### [Direction]
Begin at the line containing "nodes.update(index_rings())" in the entries below and end at the line containing "shown = obj.evaluated_get(depsgraph)"; transcribe that range exactly and nothing outside it.
-- BEGIN --
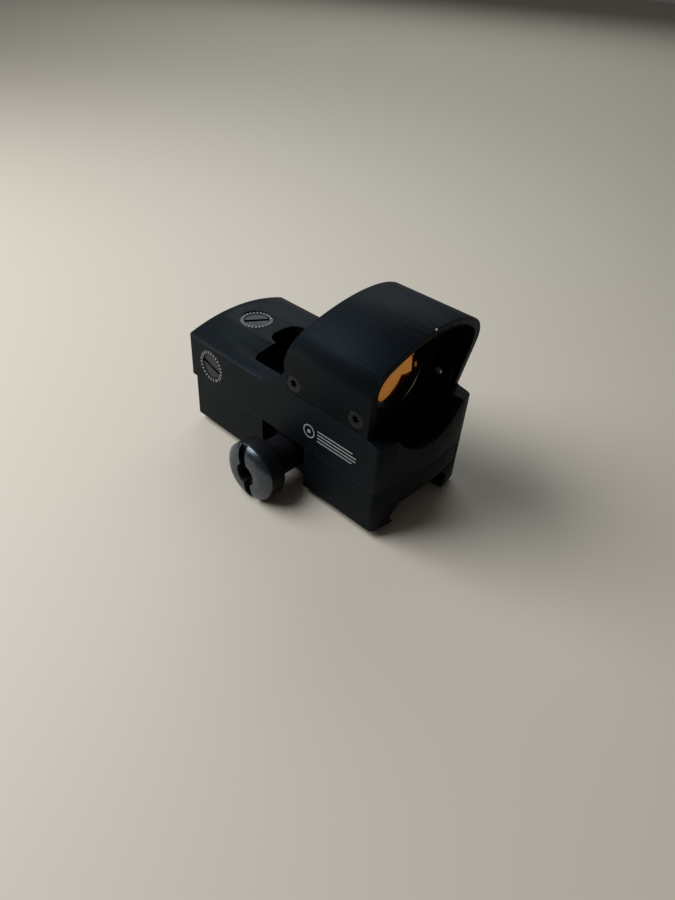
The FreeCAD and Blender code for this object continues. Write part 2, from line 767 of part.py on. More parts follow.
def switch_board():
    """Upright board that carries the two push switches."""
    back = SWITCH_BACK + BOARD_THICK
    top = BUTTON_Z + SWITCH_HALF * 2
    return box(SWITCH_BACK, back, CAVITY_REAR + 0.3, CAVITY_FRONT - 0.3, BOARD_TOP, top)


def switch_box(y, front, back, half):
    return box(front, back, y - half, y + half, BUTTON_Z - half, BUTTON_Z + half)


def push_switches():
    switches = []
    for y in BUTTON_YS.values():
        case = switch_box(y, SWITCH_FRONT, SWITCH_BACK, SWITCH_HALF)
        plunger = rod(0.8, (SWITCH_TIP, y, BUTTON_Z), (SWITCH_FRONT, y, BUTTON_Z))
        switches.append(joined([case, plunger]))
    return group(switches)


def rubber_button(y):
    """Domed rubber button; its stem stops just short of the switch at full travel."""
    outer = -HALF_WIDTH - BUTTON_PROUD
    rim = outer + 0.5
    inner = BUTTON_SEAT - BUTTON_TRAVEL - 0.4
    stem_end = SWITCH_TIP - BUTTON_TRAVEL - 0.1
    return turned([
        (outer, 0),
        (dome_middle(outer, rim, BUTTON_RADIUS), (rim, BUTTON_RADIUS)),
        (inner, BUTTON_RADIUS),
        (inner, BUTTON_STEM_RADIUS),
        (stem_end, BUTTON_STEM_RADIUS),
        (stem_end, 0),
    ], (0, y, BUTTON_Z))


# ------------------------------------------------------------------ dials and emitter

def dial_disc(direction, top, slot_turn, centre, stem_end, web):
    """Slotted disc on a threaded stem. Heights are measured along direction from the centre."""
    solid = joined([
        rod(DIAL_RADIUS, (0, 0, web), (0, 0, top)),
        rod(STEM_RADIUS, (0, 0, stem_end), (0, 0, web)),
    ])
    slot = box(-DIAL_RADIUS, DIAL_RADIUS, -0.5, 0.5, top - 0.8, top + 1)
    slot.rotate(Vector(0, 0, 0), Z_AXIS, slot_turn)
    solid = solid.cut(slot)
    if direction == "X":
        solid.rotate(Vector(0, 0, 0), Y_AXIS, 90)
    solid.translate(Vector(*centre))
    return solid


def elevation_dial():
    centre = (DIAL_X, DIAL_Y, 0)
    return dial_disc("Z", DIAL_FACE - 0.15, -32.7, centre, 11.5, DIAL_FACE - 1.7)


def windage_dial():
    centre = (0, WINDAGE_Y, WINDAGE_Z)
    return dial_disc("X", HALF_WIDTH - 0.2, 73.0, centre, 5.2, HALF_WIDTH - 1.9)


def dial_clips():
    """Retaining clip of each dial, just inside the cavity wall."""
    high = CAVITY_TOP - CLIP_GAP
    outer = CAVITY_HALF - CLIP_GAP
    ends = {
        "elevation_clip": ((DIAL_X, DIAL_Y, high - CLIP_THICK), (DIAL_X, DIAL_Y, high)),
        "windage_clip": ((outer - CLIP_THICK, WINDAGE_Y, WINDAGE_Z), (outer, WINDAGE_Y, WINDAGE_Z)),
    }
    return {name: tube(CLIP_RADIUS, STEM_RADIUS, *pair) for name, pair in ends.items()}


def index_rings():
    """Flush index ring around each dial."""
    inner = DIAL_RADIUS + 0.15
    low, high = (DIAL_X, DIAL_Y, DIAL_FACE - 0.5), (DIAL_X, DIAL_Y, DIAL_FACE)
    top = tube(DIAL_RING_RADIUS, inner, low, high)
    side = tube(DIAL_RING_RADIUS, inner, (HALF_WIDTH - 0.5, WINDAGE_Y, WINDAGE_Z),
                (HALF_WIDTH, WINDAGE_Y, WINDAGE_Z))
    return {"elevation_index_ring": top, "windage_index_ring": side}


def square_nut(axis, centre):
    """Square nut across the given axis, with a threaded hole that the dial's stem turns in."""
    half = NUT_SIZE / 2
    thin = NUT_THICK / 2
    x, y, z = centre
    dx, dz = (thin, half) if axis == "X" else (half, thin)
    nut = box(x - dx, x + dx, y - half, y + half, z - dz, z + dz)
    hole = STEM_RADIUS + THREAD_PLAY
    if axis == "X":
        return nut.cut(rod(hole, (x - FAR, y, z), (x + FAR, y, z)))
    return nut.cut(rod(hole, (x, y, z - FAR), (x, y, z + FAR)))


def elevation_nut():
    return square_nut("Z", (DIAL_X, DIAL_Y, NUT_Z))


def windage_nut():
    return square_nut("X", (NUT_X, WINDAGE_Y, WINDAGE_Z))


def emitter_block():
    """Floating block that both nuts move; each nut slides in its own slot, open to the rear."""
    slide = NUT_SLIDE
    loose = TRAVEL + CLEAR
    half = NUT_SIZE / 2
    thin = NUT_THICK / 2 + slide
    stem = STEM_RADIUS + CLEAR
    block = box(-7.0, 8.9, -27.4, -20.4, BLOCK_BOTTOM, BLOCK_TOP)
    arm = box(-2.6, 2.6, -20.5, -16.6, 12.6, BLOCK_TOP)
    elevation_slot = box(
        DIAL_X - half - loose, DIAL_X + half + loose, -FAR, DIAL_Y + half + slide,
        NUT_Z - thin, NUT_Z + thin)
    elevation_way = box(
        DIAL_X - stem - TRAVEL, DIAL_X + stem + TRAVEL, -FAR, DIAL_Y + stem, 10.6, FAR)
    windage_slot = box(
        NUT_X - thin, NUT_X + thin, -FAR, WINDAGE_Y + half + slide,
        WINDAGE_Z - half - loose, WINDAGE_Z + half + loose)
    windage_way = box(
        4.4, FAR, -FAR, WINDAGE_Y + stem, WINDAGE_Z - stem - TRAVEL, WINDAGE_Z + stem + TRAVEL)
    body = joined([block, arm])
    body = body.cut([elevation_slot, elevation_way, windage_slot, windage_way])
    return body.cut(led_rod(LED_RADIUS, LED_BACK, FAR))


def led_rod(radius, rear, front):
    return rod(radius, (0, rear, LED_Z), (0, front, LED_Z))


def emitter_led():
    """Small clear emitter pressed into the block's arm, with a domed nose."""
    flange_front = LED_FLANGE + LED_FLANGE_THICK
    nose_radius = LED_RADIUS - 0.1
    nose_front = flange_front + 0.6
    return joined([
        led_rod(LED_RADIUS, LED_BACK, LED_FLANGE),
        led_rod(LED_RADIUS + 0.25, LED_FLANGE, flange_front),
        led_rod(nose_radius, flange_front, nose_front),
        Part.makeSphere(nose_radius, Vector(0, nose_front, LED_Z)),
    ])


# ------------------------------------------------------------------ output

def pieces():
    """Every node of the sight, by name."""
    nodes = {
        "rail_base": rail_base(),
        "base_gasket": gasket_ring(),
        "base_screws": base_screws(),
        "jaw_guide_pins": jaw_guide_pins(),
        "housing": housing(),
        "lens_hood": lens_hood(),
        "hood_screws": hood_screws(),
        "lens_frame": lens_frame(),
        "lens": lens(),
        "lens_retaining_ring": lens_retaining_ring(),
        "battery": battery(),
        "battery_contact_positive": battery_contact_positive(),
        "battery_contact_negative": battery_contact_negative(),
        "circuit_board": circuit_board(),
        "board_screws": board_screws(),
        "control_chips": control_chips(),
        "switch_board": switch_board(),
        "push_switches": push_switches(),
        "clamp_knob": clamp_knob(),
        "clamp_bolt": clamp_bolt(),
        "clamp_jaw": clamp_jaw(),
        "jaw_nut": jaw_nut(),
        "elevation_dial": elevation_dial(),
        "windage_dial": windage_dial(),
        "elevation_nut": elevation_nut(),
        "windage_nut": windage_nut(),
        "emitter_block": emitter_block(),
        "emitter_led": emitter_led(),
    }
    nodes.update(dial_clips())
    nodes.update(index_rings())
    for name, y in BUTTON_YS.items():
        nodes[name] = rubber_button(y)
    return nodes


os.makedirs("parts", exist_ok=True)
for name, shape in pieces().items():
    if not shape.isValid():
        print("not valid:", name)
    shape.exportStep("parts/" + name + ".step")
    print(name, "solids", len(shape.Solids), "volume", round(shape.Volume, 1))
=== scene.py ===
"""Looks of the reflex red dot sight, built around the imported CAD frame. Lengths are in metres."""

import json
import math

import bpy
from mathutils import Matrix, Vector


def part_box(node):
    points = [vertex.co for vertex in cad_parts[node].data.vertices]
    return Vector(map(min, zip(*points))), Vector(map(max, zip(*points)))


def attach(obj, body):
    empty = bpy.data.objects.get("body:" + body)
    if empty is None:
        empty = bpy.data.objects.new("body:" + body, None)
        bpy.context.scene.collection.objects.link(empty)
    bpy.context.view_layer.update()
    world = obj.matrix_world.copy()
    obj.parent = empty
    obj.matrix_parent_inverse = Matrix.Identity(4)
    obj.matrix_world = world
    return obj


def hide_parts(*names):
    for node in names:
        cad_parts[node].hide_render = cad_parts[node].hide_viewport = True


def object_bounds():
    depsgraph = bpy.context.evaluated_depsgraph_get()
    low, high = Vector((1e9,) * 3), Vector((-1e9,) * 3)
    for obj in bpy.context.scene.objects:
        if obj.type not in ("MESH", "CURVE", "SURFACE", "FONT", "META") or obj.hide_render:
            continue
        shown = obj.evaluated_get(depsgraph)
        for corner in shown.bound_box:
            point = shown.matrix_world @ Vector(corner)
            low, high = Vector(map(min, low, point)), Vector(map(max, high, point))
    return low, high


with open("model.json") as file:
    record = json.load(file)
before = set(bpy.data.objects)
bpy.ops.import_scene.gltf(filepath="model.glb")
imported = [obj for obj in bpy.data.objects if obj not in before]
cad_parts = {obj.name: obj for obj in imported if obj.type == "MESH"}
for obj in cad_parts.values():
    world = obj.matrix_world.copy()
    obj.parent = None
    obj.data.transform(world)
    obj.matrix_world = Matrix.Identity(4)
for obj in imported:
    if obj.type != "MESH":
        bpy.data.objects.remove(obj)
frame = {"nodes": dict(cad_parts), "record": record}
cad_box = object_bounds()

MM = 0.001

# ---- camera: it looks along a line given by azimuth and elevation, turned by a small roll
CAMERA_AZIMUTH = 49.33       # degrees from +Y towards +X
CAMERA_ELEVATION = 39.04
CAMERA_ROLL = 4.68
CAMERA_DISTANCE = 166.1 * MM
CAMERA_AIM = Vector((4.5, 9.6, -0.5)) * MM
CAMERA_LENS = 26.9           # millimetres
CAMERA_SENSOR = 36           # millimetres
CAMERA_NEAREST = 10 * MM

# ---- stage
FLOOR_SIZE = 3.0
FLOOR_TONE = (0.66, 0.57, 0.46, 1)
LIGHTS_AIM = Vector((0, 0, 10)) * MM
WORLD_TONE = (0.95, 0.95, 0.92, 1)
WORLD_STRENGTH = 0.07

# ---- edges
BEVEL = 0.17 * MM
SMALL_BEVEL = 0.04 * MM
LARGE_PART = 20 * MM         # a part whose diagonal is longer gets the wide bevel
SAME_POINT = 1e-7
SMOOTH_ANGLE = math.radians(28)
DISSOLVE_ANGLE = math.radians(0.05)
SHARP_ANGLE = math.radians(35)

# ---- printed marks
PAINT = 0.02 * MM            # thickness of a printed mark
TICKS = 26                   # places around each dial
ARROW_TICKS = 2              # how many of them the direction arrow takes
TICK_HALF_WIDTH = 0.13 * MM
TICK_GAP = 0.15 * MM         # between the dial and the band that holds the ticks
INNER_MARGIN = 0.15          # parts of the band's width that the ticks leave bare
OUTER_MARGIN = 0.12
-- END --
-- BEGIN --
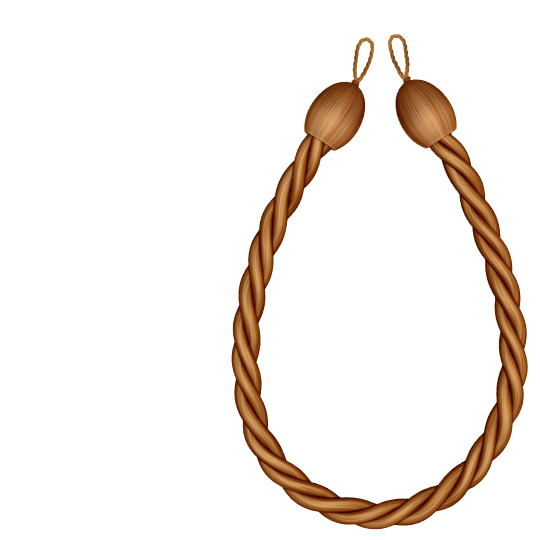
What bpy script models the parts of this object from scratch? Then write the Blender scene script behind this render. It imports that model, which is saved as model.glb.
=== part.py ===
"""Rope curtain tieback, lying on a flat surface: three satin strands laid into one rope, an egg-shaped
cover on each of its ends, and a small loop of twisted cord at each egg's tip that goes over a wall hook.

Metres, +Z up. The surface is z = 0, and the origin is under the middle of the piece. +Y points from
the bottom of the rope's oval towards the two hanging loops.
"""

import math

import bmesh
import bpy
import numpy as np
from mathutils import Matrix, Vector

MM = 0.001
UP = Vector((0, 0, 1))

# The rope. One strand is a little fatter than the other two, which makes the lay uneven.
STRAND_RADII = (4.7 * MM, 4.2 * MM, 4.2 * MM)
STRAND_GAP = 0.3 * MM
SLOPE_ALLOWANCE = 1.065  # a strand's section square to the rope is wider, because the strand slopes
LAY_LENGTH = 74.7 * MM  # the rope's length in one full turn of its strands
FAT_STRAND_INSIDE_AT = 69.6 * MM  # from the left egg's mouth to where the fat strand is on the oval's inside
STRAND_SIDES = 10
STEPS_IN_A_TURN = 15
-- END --
### [Reply]
    nodes.update(index_rings())
    for name, y in BUTTON_YS.items():
        nodes[name] = rubber_button(y)
    return nodes


os.makedirs("parts", exist_ok=True)
for name, shape in pieces().items():
    if not shape.isValid():
        print("not valid:", name)
    shape.exportStep("parts/" + name + ".step")
    print(name, "solids", len(shape.Solids), "volume", round(shape.Volume, 1))
=== scene.py ===
"""Looks of the reflex red dot sight, built around the imported CAD frame. Lengths are in metres."""

import json
import math

import bpy
from mathutils import Matrix, Vector


def part_box(node):
    points = [vertex.co for vertex in cad_parts[node].data.vertices]
    return Vector(map(min, zip(*points))), Vector(map(max, zip(*points)))


def attach(obj, body):
    empty = bpy.data.objects.get("body:" + body)
    if empty is None:
        empty = bpy.data.objects.new("body:" + body, None)
        bpy.context.scene.collection.objects.link(empty)
    bpy.context.view_layer.update()
    world = obj.matrix_world.copy()
    obj.parent = empty
    obj.matrix_parent_inverse = Matrix.Identity(4)
    obj.matrix_world = world
    return obj


def hide_parts(*names):
    for node in names:
        cad_parts[node].hide_render = cad_parts[node].hide_viewport = True


def object_bounds():
    depsgraph = bpy.context.evaluated_depsgraph_get()
    low, high = Vector((1e9,) * 3), Vector((-1e9,) * 3)
    for obj in bpy.context.scene.objects:
        if obj.type not in ("MESH", "CURVE", "SURFACE", "FONT", "META") or obj.hide_render:
            continue
        shown = obj.evaluated_get(depsgraph)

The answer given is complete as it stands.